The Fringe Benefit Wrinkle

The updated rules change how fringe benefits are calculated. Previously, contractors could pay the fringe portion in cash as part of the hourly rate. Now, health insurance and PTO must be broken out separately — adding a layer of payroll complexity that most small HVAC shops aren't set up for.

The Numbers

An estimated 14,000 HVAC contractors hold active federal contracts or GSA schedule agreements. The DOL estimates the lower threshold will add $340 million in annual compliance costs across all Davis-Bacon covered trades, with mechanical contractors (HVAC and plumbing) bearing roughly 22% of that burden.

"Most of our members can handle the prevailing wage rates — they're already competitive," said ACCA director of government relations Charlie McCrudden. "It's the administrative burden that kills small shops. Certified payroll for a 4-hour service call doesn't make sense."

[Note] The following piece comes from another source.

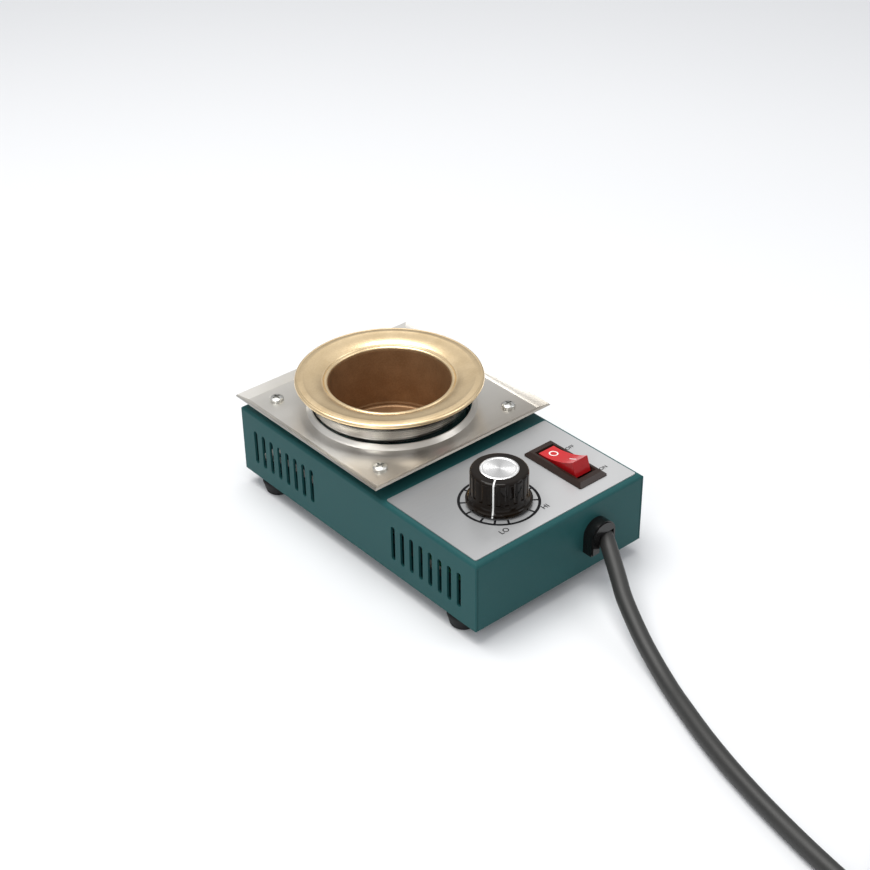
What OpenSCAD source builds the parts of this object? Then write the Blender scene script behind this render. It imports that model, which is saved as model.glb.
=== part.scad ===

What This Costs You in Practice

For a typical 5-truck HVAC company doing $200K-$400K/year in federal work, the new threshold means:

  • 8-12 additional certified payroll reports per month
  • An estimated $800-$1,200/month in additional bookkeeping and compliance costs
  • Back-pay liability if you get it wrong — the DOL can audit three years back

Contractors who aren't already using payroll software with certified payroll support (like Foundation, Sage 300, or even QuickBooks with the right add-ons) need to upgrade before July 1.


The rule is final and not expected to face legal challenge. HVAC contractors with any federal exposure should start updating their payroll processes now.